Problem details
Exactly the lines from the one containing "make_front_wall()" through the one containing "for node in" must be returned; include both ends and nothing else.
[START Information provided]
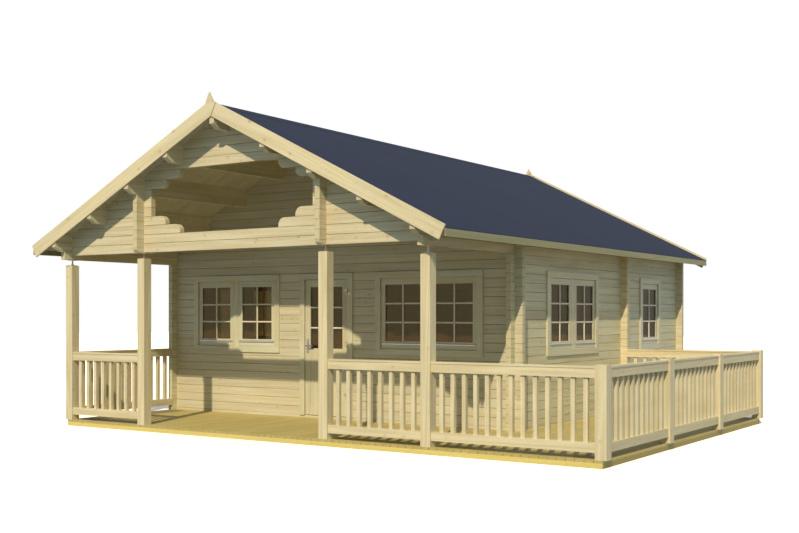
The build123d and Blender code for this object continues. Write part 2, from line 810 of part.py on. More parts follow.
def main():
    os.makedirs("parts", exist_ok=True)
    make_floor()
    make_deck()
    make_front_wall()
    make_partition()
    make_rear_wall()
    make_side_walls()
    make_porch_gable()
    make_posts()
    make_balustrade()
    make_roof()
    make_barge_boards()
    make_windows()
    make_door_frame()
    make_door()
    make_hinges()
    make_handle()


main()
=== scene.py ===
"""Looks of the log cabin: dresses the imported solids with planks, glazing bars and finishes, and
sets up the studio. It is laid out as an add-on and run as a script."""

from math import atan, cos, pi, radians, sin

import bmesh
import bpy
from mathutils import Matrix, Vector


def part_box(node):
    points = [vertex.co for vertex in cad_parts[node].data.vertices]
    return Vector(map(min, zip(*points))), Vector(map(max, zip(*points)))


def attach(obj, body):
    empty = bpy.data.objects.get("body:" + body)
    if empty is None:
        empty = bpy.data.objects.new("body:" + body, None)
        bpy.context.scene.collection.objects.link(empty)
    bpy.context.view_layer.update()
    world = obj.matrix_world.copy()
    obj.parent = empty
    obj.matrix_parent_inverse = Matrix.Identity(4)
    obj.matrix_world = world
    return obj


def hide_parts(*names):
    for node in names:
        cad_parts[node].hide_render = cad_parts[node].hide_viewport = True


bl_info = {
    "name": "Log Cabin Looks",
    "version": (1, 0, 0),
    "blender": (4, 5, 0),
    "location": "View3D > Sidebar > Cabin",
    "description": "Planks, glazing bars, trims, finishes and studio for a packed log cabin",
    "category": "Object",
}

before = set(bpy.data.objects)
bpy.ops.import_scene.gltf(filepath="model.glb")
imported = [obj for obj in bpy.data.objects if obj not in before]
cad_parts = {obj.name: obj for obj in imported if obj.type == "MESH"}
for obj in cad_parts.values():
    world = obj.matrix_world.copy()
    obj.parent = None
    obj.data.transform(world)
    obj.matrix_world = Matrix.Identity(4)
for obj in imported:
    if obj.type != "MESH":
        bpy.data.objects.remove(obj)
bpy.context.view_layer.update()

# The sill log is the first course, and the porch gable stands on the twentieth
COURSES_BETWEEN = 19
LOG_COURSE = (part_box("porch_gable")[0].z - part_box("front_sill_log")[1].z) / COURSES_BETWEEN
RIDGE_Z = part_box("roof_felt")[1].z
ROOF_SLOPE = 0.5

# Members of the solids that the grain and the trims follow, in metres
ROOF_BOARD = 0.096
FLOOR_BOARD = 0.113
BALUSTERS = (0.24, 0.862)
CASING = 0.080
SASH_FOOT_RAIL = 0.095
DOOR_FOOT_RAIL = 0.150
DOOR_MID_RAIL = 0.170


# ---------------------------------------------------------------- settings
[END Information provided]
Solution for this task
    make_front_wall()
    make_partition()
    make_rear_wall()
    make_side_walls()
    make_porch_gable()
    make_posts()
    make_balustrade()
    make_roof()
    make_barge_boards()
    make_windows()
    make_door_frame()
    make_door()
    make_hinges()
    make_handle()


main()
=== scene.py ===
"""Looks of the log cabin: dresses the imported solids with planks, glazing bars and finishes, and
sets up the studio. It is laid out as an add-on and run as a script."""

from math import atan, cos, pi, radians, sin

import bmesh
import bpy
from mathutils import Matrix, Vector


def part_box(node):
    points = [vertex.co for vertex in cad_parts[node].data.vertices]
    return Vector(map(min, zip(*points))), Vector(map(max, zip(*points)))


def attach(obj, body):
    empty = bpy.data.objects.get("body:" + body)
    if empty is None:
        empty = bpy.data.objects.new("body:" + body, None)
        bpy.context.scene.collection.objects.link(empty)
    bpy.context.view_layer.update()
    world = obj.matrix_world.copy()
    obj.parent = empty
    obj.matrix_parent_inverse = Matrix.Identity(4)
    obj.matrix_world = world
    return obj


def hide_parts(*names):
    for node in names:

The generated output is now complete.